The arches contain lettering that perhaps alludes to the month of April on the left, spell out PRIILIS, while the following month May is curiously spelt. Indeed it appears to spell out HINIS. Note the spatial sophistication of the heads of the figures which obliterates part of the letters, together with the less sophisticated reverse S’s, a common occurrence in mirror image transference.

In each scene there are 2 devices that resemble a crude ”fleur de lis”lying vertical to the picture plane. Are they an indication that one reads the tapestry from left to right? These appear to have little other pictorial function and are mainly decorative, together with other geometric, yet symbol-like forms that occur within these patterned backgrounds. The uppermost border is an example of ”running dog”, a decorative border that stems from ancient Greece. The lower border is ”acanthus”, which stems from the Hellenistic period of Greek art.

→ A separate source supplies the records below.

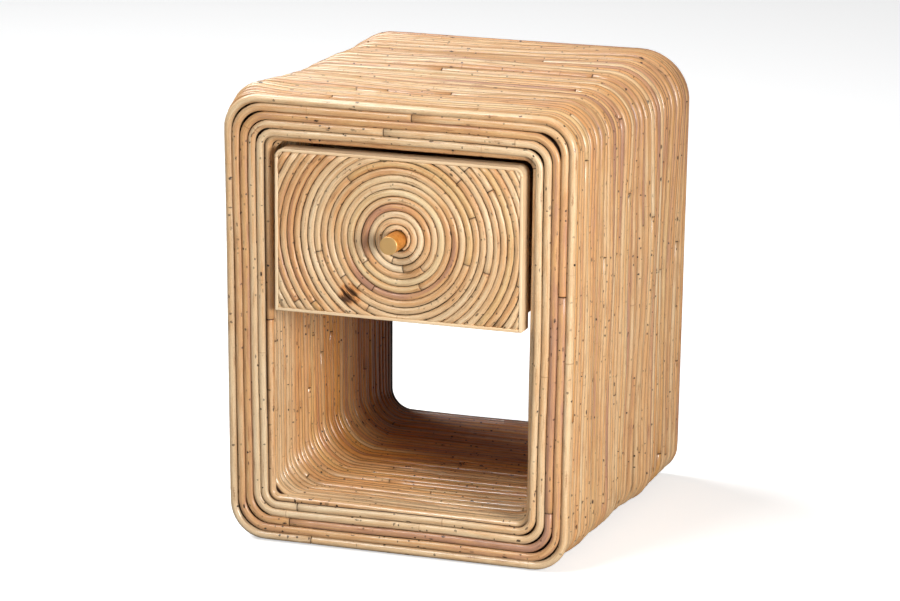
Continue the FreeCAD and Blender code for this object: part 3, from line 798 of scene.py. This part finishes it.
def rimPath(stretches, depth, seed, dice):
    begin = dice.uniform(0, 1)
    total = sum(stretchLength(s) for s in stretches)

    def path(distance):
        place, heading, outward = ringSpot(stretches, distance + begin * total)
        swell = ripple(place.x * 6, place.y * 6, seed) * rims["unevenness"]
        drift = ripple(place.x * 10, place.y * 10, seed + 9) * rims["drift"]
        place = place + outward * swell
        spot = Vector((leanOut(place.x, place.y), depth + drift, place.y))
        return spot, upright(heading), upright(outward)

    return path, total


def makeRim(name, number, side, replaced, seed):
    dice = random.Random(seed)
    cane = rims["cane"]
    depth = hoopDepth(number)
    part = share(depth)
    top = hoops["topFront"] + (hoops["topBack"] - hoops["topFront"]) * part
    low = hoops["bottom"] + rims["bottomGrowth"] * part
    spread = rims["radiusSpread"]
    bm = startCanes()
    for layer in range(1, rims["layers"] + 1):
        offset = layer * table["rimPitch"] + cane["radius"]
        tighter = rims["tighter"] + (rims["tighterBack"] - rims["tighter"]) * part
        drop = layer * tighter + cane["radius"]
        radii = [max(rims["leastRadius"], r - drop + dice.uniform(-spread, spread))
                 for r in (top, low, low, top)]
        flare = flareAt(depth) * (1 - layer / rims["layers"])
        half = table["half"] + flare - offset
        stretches = ringOutline(half, table["low"] + offset, table["high"] - offset, radii)
        path, total = rimPath(stretches, depth, seed + layer * 0.13, dice)
        shaded = {**cane, "shade": (rims["shades"][layer - 1], rims["shadeSpread"])}
        layCane(bm, facing(path, lambda outward: side), total, shaded, dice)
    addPiece(name, bm, canes["rimCane"], "carcase", replaced)


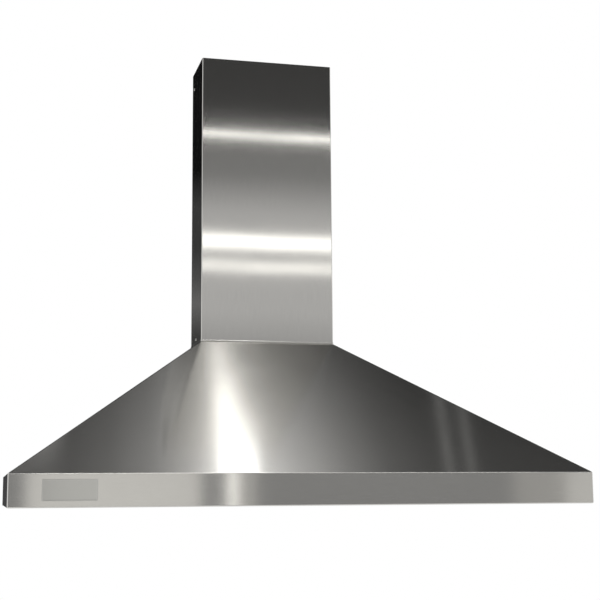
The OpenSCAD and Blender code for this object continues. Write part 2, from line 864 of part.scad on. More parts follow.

The Baldishol Tapestry has remarkable high colour intensity. Made with vegetable dyes, it is outstanding that the colour has maintained so much of its original quality. The blue and red colours are believed to be almost the original intensity, whereas the green and yellow have mellowed with time. The white colour is bleached linen and maintains it’s near pristine crispness.

The tapestry technique employed is ”stepping” and ”dovetailing” throughout. This is a quintessential mediaeval method that became the cornerstone of the Norwegian tapestry tradition. The Baldishol warp is made of two ply, coarse wool, with approximately 3.5 threads per centimeter. The weft is thin wool and linen. This makes a ridged surface that brings out the drawing and emphasizes the technique.

While the Baldishol is upheld as being significant to Norwegian art history and tapestry particularly, its glory and importance is not diminished by the array of speculation. It ought to be seen as an important work in a larger context, that of the extent and achievement of Romanesque Art.

 

BIBLIOGRAPHY

Engelstad, H. (1952) Refil, Bunad, Tjeld. Oslo: Gyldendal Norsk Forlag.

Sjøvold, A.B. (1976) Norsk billedvev. Oslo: C. Huitfeldt Forlag.